4. Iron, Lyon, Zion – Real Madrid escaped an embarrassment at the Stade Gerland on Tuesday, by only losing to Lyon by one goal. Despite Ronaldo’s heel clicking they were fortunate to not concede at least 3 and as such go into the return in a fairly promising position. However with Madrid, who knows? They’re a baffling team and always have been, prone to capitulation at any minute if their Decepticon’s, sorry Galactico’s, don’t show up. They’re just as likely to win 4-0 of course, but I’ve got a sneaking suspicion Lyon will lose 2-1 and go through.

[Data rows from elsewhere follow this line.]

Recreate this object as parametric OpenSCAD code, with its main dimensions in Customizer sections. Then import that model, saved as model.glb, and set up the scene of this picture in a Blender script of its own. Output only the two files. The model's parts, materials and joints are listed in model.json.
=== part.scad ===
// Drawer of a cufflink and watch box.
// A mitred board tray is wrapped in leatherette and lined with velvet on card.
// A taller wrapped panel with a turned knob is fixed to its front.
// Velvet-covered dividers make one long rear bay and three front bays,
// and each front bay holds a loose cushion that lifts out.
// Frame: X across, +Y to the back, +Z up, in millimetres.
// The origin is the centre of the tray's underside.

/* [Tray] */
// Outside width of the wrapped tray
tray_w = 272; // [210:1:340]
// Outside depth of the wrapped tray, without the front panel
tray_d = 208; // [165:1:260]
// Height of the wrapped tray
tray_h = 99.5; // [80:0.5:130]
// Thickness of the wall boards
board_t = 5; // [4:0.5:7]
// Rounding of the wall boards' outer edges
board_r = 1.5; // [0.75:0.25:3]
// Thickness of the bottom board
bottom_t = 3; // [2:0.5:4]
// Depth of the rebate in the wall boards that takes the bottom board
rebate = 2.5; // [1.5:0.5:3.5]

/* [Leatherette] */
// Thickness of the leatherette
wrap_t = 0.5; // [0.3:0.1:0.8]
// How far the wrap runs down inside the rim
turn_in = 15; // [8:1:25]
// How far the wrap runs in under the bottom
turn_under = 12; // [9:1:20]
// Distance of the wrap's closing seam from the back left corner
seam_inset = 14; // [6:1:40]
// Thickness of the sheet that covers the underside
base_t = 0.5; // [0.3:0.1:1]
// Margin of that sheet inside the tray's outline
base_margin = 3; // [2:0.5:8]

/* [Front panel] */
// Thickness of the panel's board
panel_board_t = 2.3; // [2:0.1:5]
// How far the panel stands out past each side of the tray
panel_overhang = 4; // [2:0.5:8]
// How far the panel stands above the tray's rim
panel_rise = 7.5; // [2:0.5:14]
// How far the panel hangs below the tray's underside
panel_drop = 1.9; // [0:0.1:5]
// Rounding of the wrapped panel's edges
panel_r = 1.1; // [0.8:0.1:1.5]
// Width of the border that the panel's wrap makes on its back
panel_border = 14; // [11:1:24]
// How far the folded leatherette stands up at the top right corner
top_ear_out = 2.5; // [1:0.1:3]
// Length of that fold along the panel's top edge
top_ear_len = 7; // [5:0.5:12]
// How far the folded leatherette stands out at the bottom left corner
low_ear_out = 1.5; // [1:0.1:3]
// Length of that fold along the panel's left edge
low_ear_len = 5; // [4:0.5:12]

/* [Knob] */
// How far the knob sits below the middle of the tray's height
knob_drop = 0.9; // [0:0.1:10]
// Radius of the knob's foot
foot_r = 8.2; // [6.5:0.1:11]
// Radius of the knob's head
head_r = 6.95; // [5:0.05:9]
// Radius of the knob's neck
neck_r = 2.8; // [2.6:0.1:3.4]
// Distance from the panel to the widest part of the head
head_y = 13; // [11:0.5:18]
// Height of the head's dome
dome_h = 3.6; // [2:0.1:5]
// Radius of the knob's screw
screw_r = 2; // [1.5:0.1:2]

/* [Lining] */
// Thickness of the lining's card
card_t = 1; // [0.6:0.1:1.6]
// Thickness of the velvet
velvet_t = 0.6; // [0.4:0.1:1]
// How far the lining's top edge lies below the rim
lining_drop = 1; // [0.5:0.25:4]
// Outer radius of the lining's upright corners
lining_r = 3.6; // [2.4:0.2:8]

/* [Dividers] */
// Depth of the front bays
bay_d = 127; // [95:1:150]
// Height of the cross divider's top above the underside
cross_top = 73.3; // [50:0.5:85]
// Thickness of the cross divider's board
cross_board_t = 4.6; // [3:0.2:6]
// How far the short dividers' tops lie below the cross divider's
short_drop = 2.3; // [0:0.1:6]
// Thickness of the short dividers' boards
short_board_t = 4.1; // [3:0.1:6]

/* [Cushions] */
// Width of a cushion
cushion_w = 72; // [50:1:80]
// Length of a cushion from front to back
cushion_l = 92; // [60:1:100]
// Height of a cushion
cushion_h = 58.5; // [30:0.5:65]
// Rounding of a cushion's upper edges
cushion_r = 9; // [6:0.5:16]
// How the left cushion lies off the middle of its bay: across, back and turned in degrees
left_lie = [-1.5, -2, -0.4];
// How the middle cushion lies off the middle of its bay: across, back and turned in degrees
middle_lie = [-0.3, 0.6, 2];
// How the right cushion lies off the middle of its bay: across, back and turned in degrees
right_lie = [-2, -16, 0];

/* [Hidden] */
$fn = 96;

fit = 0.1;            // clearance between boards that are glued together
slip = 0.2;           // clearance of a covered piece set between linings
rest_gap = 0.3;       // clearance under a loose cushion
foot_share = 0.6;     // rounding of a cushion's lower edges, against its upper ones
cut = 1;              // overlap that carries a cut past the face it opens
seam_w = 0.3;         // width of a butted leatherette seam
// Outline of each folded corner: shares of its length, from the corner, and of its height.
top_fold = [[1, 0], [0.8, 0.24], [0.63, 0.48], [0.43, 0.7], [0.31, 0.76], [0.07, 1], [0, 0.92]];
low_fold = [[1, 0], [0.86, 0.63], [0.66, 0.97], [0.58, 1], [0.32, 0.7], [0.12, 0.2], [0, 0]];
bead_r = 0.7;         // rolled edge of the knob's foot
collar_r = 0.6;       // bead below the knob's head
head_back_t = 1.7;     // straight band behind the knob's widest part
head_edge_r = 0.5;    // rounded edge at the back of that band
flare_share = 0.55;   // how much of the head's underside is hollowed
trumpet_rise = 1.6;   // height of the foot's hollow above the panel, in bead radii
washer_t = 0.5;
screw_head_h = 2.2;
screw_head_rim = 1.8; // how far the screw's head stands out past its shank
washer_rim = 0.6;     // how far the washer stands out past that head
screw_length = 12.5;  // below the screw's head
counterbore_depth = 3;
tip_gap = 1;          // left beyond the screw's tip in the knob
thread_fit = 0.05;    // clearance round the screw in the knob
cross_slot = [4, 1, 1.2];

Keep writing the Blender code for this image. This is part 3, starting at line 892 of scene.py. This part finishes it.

5. Any Dream Will Do – The aftermath of Manchester United’s first win over AC Milan at the San Siro has seen the Rossoneri’s Clarence Seedorf, David Beckham and manager Leonardo, as well as sections of the Italian press, down play the disaster of loosing the first leg at home whilst conceding 3 goals by proclaiming they will certainly score at Old Trafford now they know they can rattle United’s back line. This may well be true, however what’s also true is that they’re unlikely to get any younger in the intervening days and as such, by 70 odd minutes United will be able to walk the ball into their net at will, as they practically did for Rooney’s second on Tuesday. Johnny Evans, the man who seemed most terrified of the red and black stream coming towards him is unlikely to play after Sir Alex Ferguson demonstrated his willingness to unpack his hairdryer outside of the dressing room, but it’s not a cert, as new England captain Rio Ferdinand will have almost certainly gotten himself injured or slept with a team mates wife by the time the match rolls round.